The constitutional logic is inescapable: If Congress had authority to mandate single-member districts by statute in 1967, Congress has authority to repeal that mandate and restore multi-member districts by statute today. The power to mandate necessarily includes the power to un-mandate.
C. Why the 1967 Ban Was Enacted¶
The 1967 Act addressed a specific problem: plurality voting in multi-member districts enabled vote dilution and sweep effects. When a 51% majority could elect 100% of representatives from a multi-member district using plurality voting, minority communities (especially newly-enfranchised Black voters post-Voting Rights Act) could be systematically excluded from representation.
Congress's solution was to ban multi-member districts entirely -- a reasonable harm-reduction measure given available voting methods.

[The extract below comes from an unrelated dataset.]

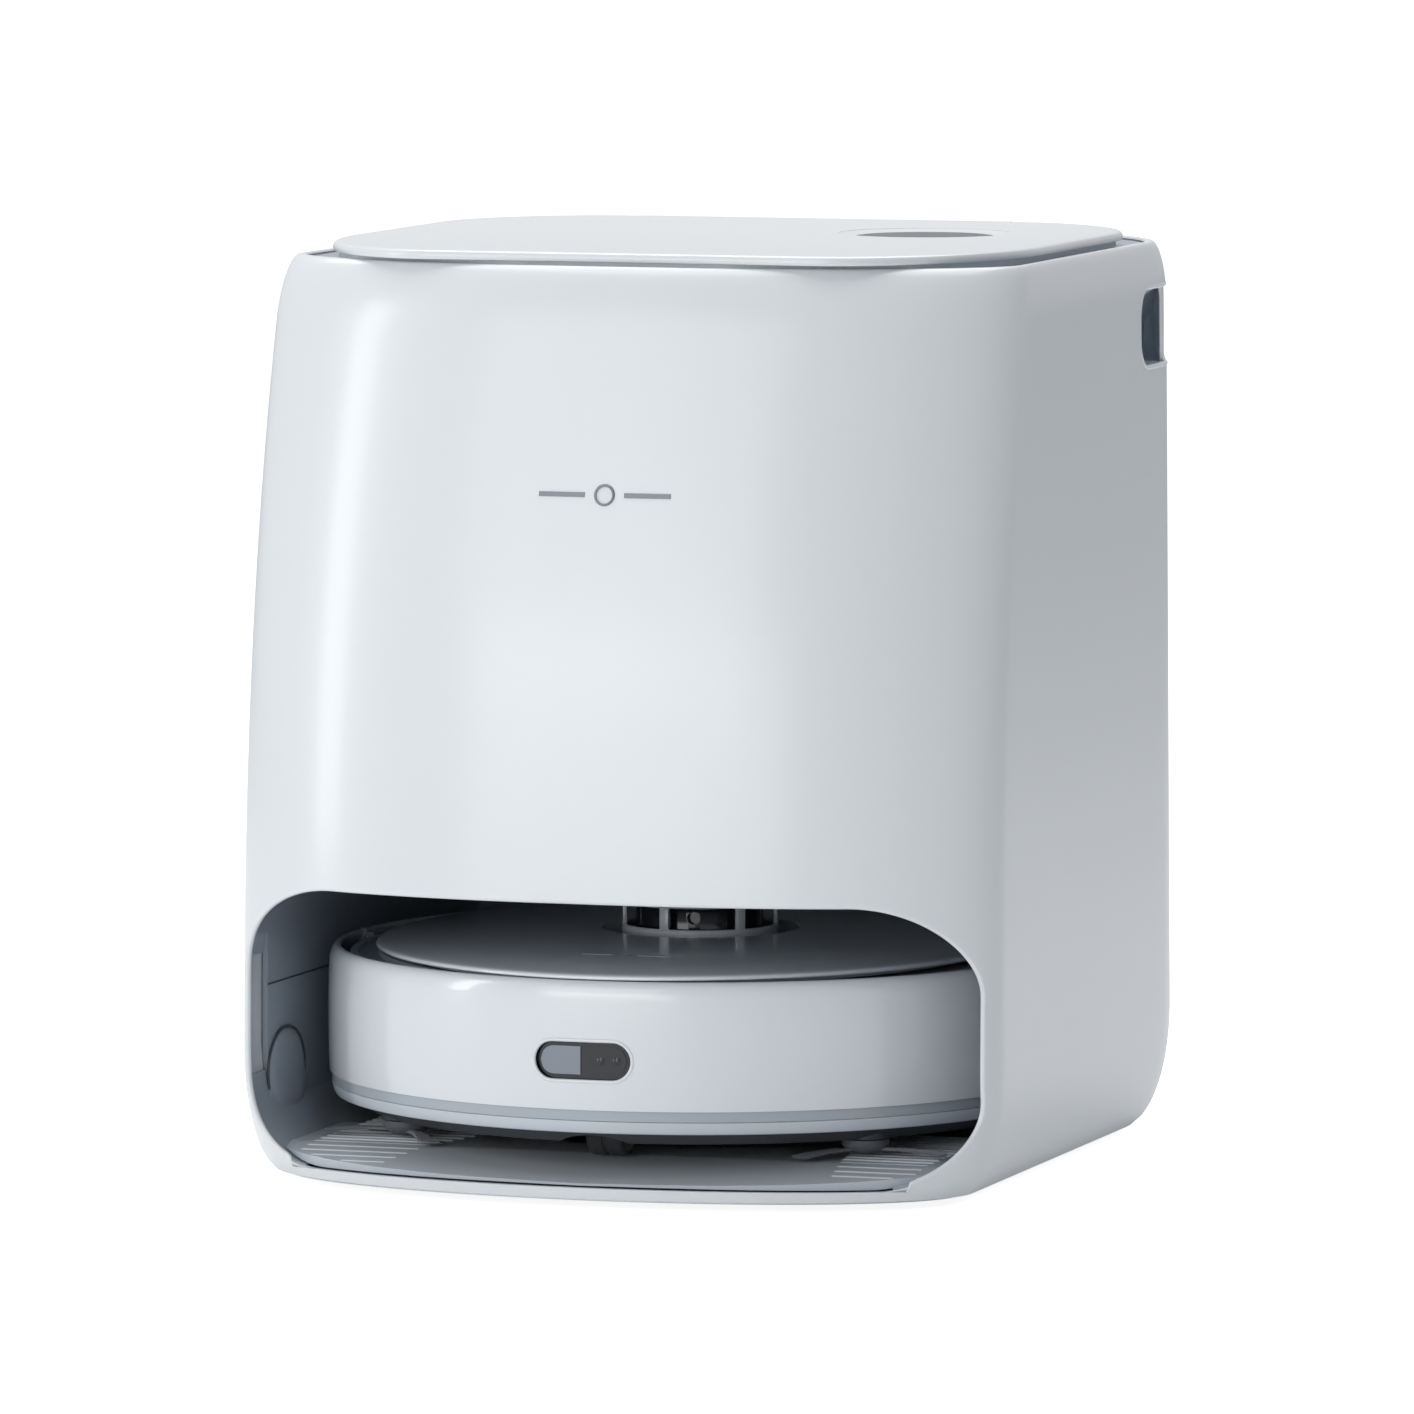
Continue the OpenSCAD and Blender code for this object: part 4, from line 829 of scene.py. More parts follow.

But the problem was never multi-member districts themselves; it was plurality voting in multi-member districts.
The Act solves the underlying problem by pairing multi-member districts with proportional representation. This eliminates the vote dilution that motivated the 1967 ban while preserving the representational benefits of multi-member districts.
D. Supreme Court Validation of Multi-Member Districts¶
The Supreme Court has explicitly addressed multi-member districts under the Voting Rights Act:
Whitcomb v. Chavis (1971): The Court upheld multi-member districts against a constitutional challenge, finding no inherent Equal Protection violation in the district structure itself.
White v. Regester (1973): The Court struck down specific multi-member districts in Texas that were used to dilute minority voting power, but explicitly affirmed that multi-member districts are not per se unconstitutional. The problem was discriminatory application, not the structure itself.
Relevance to the Act: These cases validate the constitutional permissibility of multi-member districts while identifying the specific harm (vote dilution through plurality voting) that the Act addresses through proportional allocation.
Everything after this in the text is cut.